The aesthetics of Bourdain were established with "A Cook's Tour"

By the final seasons of his later show "Parts Unknown," Bourdain was a well-oiled machine, and the shows he created had a strong, established aesthetic that had a uniform feeling. Hyperallergic described the vibe as a mixture of poetry and noise, "starting with the punchy opening title sequences set to guitar-heavy music, which splatter images of the chef eating and exploring in rapid succession. All focus on sound as fundamental to the dining experience, paying attention to the chatter of patrons, the screech of cars on streets, the vibrancy of city centers." And all of this slightly muted under his voiceovers that ranged from a Gonzo-style bravado to more meditative thoughts.

Reading reviews from the time, however, one finds that "A Cook's Tour" (which ran on Food Network from 2002-2003) appeared with many of these choices already in place. In fact, Hyperallergic describes all of Bourdain's shows as one continuum with "A Cook's Tour" serving as an unformed punkish beginning. 

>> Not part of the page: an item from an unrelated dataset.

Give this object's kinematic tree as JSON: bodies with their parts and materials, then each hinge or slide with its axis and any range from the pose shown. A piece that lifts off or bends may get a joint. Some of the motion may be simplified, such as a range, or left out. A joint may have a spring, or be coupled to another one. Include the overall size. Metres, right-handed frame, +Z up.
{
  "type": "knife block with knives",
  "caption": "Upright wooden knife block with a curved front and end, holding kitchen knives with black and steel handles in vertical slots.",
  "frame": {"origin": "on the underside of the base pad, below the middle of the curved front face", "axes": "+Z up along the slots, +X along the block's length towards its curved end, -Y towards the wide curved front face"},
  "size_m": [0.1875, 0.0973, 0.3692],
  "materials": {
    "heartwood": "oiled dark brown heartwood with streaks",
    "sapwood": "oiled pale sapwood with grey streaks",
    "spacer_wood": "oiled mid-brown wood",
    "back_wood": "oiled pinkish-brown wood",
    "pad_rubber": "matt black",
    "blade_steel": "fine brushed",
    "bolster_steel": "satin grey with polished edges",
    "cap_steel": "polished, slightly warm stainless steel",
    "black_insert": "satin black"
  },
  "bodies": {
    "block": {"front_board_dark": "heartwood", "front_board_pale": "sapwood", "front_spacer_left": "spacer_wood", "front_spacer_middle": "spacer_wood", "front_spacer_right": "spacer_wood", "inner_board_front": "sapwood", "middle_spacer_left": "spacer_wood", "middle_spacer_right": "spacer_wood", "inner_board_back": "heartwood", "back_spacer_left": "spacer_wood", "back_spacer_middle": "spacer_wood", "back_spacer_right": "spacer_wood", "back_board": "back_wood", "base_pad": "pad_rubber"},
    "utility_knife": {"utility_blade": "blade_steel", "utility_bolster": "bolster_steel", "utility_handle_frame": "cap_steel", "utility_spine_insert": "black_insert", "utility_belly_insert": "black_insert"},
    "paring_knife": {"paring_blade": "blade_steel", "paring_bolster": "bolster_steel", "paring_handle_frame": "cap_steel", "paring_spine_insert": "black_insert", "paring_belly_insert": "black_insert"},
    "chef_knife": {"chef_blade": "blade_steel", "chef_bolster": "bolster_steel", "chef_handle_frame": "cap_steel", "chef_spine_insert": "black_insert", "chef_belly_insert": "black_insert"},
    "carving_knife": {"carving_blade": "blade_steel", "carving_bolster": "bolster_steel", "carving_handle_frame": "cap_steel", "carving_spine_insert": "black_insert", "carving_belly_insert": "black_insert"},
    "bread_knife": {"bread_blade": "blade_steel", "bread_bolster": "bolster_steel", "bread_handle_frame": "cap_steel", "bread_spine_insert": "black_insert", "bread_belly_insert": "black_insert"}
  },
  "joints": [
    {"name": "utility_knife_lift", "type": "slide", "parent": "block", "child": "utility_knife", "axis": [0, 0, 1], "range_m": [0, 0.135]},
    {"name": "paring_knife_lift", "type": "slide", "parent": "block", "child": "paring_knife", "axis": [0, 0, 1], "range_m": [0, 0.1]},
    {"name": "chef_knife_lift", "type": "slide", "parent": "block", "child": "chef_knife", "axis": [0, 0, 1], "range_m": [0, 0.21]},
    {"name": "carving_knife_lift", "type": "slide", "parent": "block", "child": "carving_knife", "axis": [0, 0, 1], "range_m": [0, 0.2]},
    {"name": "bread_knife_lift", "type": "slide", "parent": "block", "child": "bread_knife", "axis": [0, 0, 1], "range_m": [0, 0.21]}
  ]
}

When Variety covered the 2002 Tokyo episode, they noted that, "For once, Food Network is putting on display food you can't do at home — and they show that acquiring the ingredients isn't all pretty before the meal hits the dining room table." The sushi segments reveled in flashy knife techniques that encapsulated the artistic value of the food and a part about sumo wrestlers bulking up carried the feeling of finding out about something secret. Bourdain's later shows may have refined their techniques, but the vision was present from the beginning.

The biggest challenge was Bourdain becoming Bourdain

As the movie "Roadrunner" repeatedly shows, Bourdain always thought of himself as a writer who happened to use travel shows as his medium. The other thing that the documentary reveals is that his earliest show "A Cook's Tour" also forged the long-lasting character of Anthony Bourdain that the world came to love.

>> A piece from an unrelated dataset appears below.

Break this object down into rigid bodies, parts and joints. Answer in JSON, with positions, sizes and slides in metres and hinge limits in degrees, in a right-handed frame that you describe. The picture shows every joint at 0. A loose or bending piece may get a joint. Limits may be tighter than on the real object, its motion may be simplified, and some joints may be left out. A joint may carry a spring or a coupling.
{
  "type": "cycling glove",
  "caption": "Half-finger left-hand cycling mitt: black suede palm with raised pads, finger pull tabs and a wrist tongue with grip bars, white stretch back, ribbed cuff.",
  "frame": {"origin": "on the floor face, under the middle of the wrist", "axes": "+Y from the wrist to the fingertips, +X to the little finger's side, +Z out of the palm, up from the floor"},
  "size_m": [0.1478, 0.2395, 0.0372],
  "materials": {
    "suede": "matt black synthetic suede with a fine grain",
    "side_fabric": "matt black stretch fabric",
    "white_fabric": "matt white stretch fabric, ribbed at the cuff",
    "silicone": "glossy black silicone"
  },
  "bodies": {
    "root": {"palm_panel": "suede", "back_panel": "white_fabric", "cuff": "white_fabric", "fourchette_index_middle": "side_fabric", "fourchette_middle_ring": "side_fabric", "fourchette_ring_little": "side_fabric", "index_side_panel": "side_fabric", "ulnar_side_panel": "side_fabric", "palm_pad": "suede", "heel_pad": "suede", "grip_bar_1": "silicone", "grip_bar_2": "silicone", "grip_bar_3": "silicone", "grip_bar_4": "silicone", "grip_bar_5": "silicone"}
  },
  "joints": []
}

The Daily Beast begins their review of "Roadrunner" by summarizing an outtake from the Tokyo episode of "A Cook's Tour." Sitting in a private room, Bourdain eats silently. He pauses and simply comments, "Oh, wow, spectacular." He continues to eat silently. This laconic commentary, as they noted, was also matched with a reticence to speak to new people, which seems anti- everything we now know about Bourdain and would have made filming shows like "Parts Unknown" impossible. So what changed?

The revelation that he could apply his writing to travel television caused Bourdain to develop the swagger that viewers fell in love with. Or, as "Roadrunner's" director Morgan Neville told The New Yorker: "He played himself on television." Playing himself as a character, however, meant removing almost all boundaries between Bourdain the person and Bourdain the personality. The conflation of the two later instilled a sense of agoraphobia in Bourdain as he could never go anywhere without being recognized for the role he wrote and performed for television. 

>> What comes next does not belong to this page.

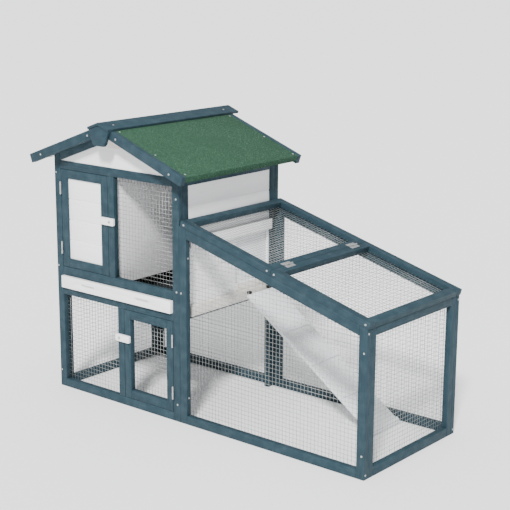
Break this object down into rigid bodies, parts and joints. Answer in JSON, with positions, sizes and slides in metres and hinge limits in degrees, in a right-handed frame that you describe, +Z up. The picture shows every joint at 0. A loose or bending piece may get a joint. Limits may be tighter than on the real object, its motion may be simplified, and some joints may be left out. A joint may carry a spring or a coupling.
{
  "type": "rabbit hutch",
  "caption": "Two-storey rabbit hutch with a pitched felt roof, plank and wire doors, pull-out tray, sliding wall door and ramp into a low wire run with a hinged lid.",
  "frame": {"origin": "on the ground under the middle of the hutch's overall box", "axes": "+X from the house to the low end of the run, +Y from the front to the back, +Z up"},
  "size_m": [1.2678, 0.588, 0.8865],
  "materials": {
    "blue_paint": "blue-grey painted fir",
    "white_paint": "white painted fir boards",
    "green_felt": "green mineral roofing felt",
    "wire": "galvanised welded wire",
    "plated_steel": "zinc plated steel",
    "dark_steel": "dark steel",
    "black_plastic": "black moulded plastic"
  },
  "bodies": {
    "hutch": {"apex_plate": "blue_paint", "back_frame": "blue_paint", "back_planks": "white_paint", "barge_boards": "blue_paint", "door_hinge_plates": "plated_steel", "doorway_threshold": "white_paint", "frame_screws": "plated_steel", "front_post_left": "blue_paint", "front_post_right": "blue_paint", "front_rails": "blue_paint", "gable_panels": "white_paint", "gable_rails": "blue_paint", "left_planks": "white_paint", "left_side_frame": "blue_paint", "lid_hinge_plates": "plated_steel", "lower_back_mesh": "wire", "lower_front_mesh": "wire", "lower_left_mesh": "wire", "lower_mullion": "blue_paint", "partition": "white_paint", "ramp_brackets": "dark_steel", "ridge_cap": "blue_paint", "ridge_purlin": "blue_paint", "right_planks": "white_paint", "right_side_frame": "blue_paint", "roof_decks": "blue_paint", "roof_felt": "green_felt", "run_back_frame": "blue_paint", "run_back_mesh": "wire", "run_end_frame": "blue_paint", "run_end_mesh": "wire", "run_front_frame": "blue_paint", "run_front_mesh": "wire", "run_roof_panel_frame": "blue_paint", "run_roof_panel_mesh": "wire", "slide_guides": "white_paint", "tray_runners": "blue_paint", "turn_button_screws": "plated_steel", "upper_mullion": "blue_paint", "wall_batten": "white_paint", "wall_skirting": "white_paint", "window_mesh": "wire"},
    "upper_door": {"upper_door_frame": "blue_paint", "upper_door_planks": "white_paint", "upper_door_hinges": "plated_steel"},
    "lower_door": {"lower_door_frame": "blue_paint", "lower_door_mesh": "wire", "lower_door_hinges": "plated_steel"},
    "upper_button": {"upper_turn_button": "white_paint"},
    "lower_button": {"lower_turn_button": "white_paint"},
    "tray": {"tray_pan": "black_plastic", "tray_front": "white_paint"},
    "run_lid": {"run_lid_frame": "blue_paint", "run_lid_mesh": "wire", "lid_hinges": "plated_steel", "lid_screws": "plated_steel"},
    "wall_door": {"sliding_door": "white_paint"},
    "ramp": {"ramp_board": "white_paint", "ramp_cleats": "white_paint", "ramp_hooks": "dark_steel"}
  },
  "joints": [
    {"name": "upper_door_swing", "type": "hinge", "parent": "hutch", "child": "upper_door", "pos_m": [-0.54593, -0.2338, 0.5595], "axis": [0, 0, -1], "range_deg": [0, 170]},
    {"name": "lower_door_swing", "type": "hinge", "parent": "hutch", "child": "lower_door", "pos_m": [-0.07193, -0.2338, 0.169], "axis": [0, 0, 1], "range_deg": [0, 170]},
    {"name": "upper_button_turn", "type": "hinge", "parent": "hutch", "child": "upper_button", "pos_m": [-0.32493, -0.2353, 0.577], "axis": [0, 1, 0], "range_deg": [-90, 90]},
    {"name": "lower_button_turn", "type": "hinge", "parent": "hutch", "child": "lower_button", "pos_m": [-0.29093, -0.2353, 0.218], "axis": [0, 1, 0], "range_deg": [-90, 90]},
    {"name": "tray_pull", "type": "slide", "parent": "hutch", "child": "tray", "axis": [0, -1, 0], "range_m": [0, 0.35]},
    {"name": "run_lid_lift", "type": "hinge", "parent": "hutch", "child": "run_lid", "pos_m": [0.30158, -0.001, 0.53324], "axis": [0, 1, 0], "range_deg": [0, 170]},
    {"name": "wall_door_slide", "type": "slide", "parent": "hutch", "child": "wall_door", "axis": [0, -1, 0], "range_m": [0, 0.15499]},
    {"name": "ramp_lift", "type": "hinge", "parent": "hutch", "child": "ramp", "pos_m": [-0.02593, 0.1185, 0.345], "axis": [0, -1, 0], "range_deg": [0, 35]}
  ]
}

The experience of "A Cook's Tour" ruined his first marriage

The turning point of "A Cook's Tour," producers Collins and Tenaglia told The Ringer, was the Vietnam episode. "Suddenly he was firing on all cylinders with all these frames of reference." In the documentary, as mentioned in NPR's review, they rationalized that since Bourdain had spent his entire life as a cook in New York City, he only envisaged the world through the romantic lens of the books and films with which he had engaged. 

This attitude was destructive in two ways. First, as places failed to live up to his imagination, Bourdain felt compelled to search for more. Second, when places did live up to his imagination, the world he saw previously faded. The latter effect happened in Vietnam. 

"Vietnam was just like the books," he told The Guardian in 2006. "Just like the movies, only better. The guileless generosity of strangers, waking up smelling those smells, seeing those sights ... I was almost ready to believe in God." Returning to the United States afterwards proved a massive withdrawal however. "Everything was flat. Everything," he added in the piece. This included his relationship with Nancy, his first wife. The marriage ended a couple years later.

Of course, there were probably other factors involved, but the revelation that "A Cook's Tour" gave Bourdain — that the world out there made his previous life appear pale in comparison — seems to have prompted the final break.

The show ended early on, but it informed everything he did after

In Hyperallergic's take on the "Roadrunner" documentary, the outlet offered the idea that all of Bourdain's shows were part of a single continuum. Certainly, they had different names and different channels hosted them, but they all featured the same Bourdain, the same crew, and the same interests. 

Of course, "A Cook's Tour" didn't last long on The Food Network as the channel and Bourdain butted heads about the show's vision. After a couple of seasons, network executives offered the idea that Bourdain should stick to American dishes like barbecue that were attracting their viewers more than far-flung destinations. Moreover, as Bon Appétit details, the network refused to fund a trip to Spain, where Bourdain had been invited by the famous chef Ferran Adriá. So, Bourdain left Food Network and insulted it at every opportunity he had to throw in a jab.

Formally, "A Cook's Tour" ended with that departure. Except it also sort of didn't as the follow-up show, "No Reservations," went ahead and visited Adriá in Barcelona and "A Cook's Tour" morphed into the new series. And maybe it was for the best. 

By the time Bourdain left Food Network, he had grown comfortable in the role of Anthony Bourdain the character and the host. He had found his voice and vision, and if one channel didn't want to host him, he would take his honed skills to another channel and continue increasing his fame. By then, Anthony Bourdain had arrived.